ANJALI BANERJEE, La libreria dei nuovi inizi, Rizzoli, 2011, pp.342
Ossessionata [non a caso il titolo originale
del libro è Haunting Jasmine] dal pensiero di Robert, il marito
americano che l’ha tradita e abbandonata per un’altra donna e che per questo
motivo non esita ripetutamente a definire “un delinquente”, Jasmine Mistry,
un’indiana trapiantata in America con tutta la famiglia [proprio come l’autrice
del libro] si reca da Los Angeles a Shelter Island per sostituire
temporaneamente alla guida di una libreria, situata in un edificio vittoriano
dall’aria misteriosa, la non più giovane zia Ruma che deve recarsi in India per
“questioni di cuore”. Forse un’operazione chirurgica? Solo alla fine del
romanzo se ne saprà di più.
Edizione Mondolibri, RCS Libri S.p.A, Milano, 2011, pp.338
Inizia
così, poco a poco, la lenta “conversione” di Jasmine che da consulente
finanziaria o qualcosa di simile deve mutarsi rapidamente in appassionata
conduttrice di una “speciale” libreria dove gli scrittori, più o meno famosi e
defunti, fanno sentire la loro “presenza”, dove si organizzano amorevoli sedute
di adulti e bambini, dove una statua di bronzo di Ganesh, il dio indiano dalla
testa di elefante, sembra fatta apposta per spaventare i clienti e per
trasmettere loro il senso del mistero.
Senso che, tuttavia, il lettore avverte
pochissimo, per la prosa quasi da “romanzo rosa” di Anjali Banerjee,
prevedibile e per di più costellata di “frasi fatte” d’ineffabile spessore
[almeno nella traduzione italiana] del tipo: “Muoio dalla
voglia di una doccia calda e di una tazza di caffè bollente” o “Mi sento come se mi fosse appena arrivato
un pugno in pieno stomaco” o “Mi
mordo il labbro per evitare di cantargliene quattro” e via dicendo.

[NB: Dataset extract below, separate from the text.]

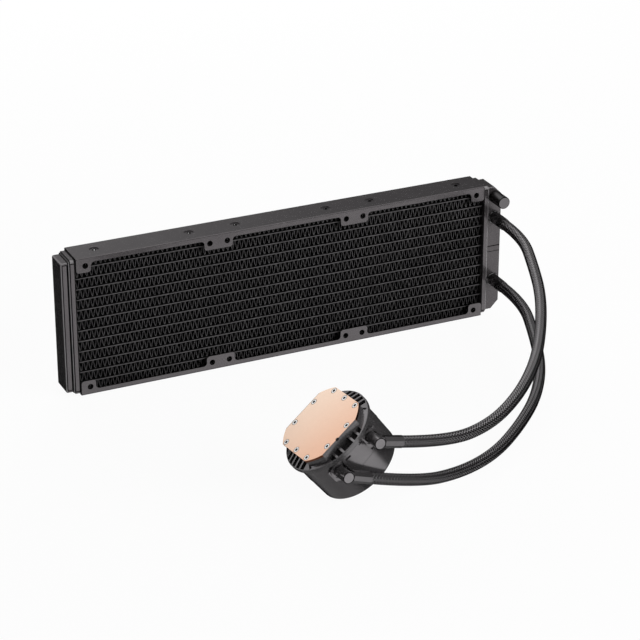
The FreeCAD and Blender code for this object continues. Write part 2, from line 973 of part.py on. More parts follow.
def clip_outline(side, grow):
    """U-shaped clip seen along the elbow, its mouth towards the block's middle."""
    centre = side * port_half_spacing
    inner = centre - side * (clip_reach_in + grow)
    outer = centre + side * (clip_reach_out + grow)
    y = clip_place - clip_thickness / 2 - grow
    plate = box(
        min(inner, outer), max(inner, outer),
        y, y + clip_thickness + 2 * grow,
        port_depth - clip_half_height - grow, port_depth + clip_half_height + grow,
    )
    return plate


def elbow_clips():
    """The two clips that keep the elbows in their sockets."""
    clips = []
    for side in (-1, 1):
        plate = clip_outline(side, 0)
        radius = clip_groove_radius + part_clearance
        centre = side * port_half_spacing
        y = clip_place - clip_thickness
        mouth = centre - side * (clip_reach_in + cut_over)
        hole = rod(radius, V(centre, y, port_depth), V(0, 1, 0), 2 * clip_thickness)
        gap = box(
            min(mouth, centre), max(mouth, centre),
            y, y + 2 * clip_thickness,
            port_depth - radius, port_depth + radius,
        )
        clips.append(plate.cut([hole, gap]))
    return Part.makeCompound(clips)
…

Neppure il riferimento a Ganesh – che pure
nel finale del romanzo sarà chiamato a svolgere il ruolo di deus ex machina
– sembra dar corpo ad una narrazione che permane ingenua, infantile e
“dolciastra”, più adatta forse ad un racconto per ragazzi o per garbate
giovinette d’altri tempi, illuse della vita e dell’amore. Un genere dal quale
certamente la scrittrice avrà colto maggiori soddisfazioni. Ganesh, com’è noto,
è il dio dalla testa di elefante che, nella tradizione indiana, al suono
dell’OM, il mantra sacro, dette origine all’universo descrivendone le forme
attraverso la danza. Una raffigurazione di sicuro irrazionale del Principio
creativo e che fa sorridere gli occidentali. Di qui la sua forza dirompente di
contro ai miti pseudorazionali con cui l’Occidente ha di volta in volta inteso
rappresentare le proprie divinità.
Irrazionale che calza a pennello per questo
romanzo: parlare con i grandi spiriti del passato, senza creare le condizioni
di un “realismo magico”, sa di superficiale e d’ingenuo e appiattisce l’intera
vicenda nella direzione di un esito falsamente tranquillizzante e fabulistico.
Ciò che puntualmente accadrà nelle ultime pagine del romanzo, quando tutto
tornerà al “posto giusto”: la zia Ruma, la famiglia, la trasgressione
razionalizzata, i vivi, i morti e persino la sorella di Jasmine che non vuole
più sposare l’amato fidanzato per timore che lui in futuro possa tradirla, ma
che alla fine cederà alle pressioni dell’amata sorella che ha ritrovato intatta
la fiducia nella vita e nell’amore, dopo essere andata a letto con il fantasma
di uno scrittore filantropo e avventuriero che si aggira per la libreria.
Un libro da leggere, forse, prima di
addormentarsi, per chi voglia ritrovare serenità, illusioni e gioia di vivere.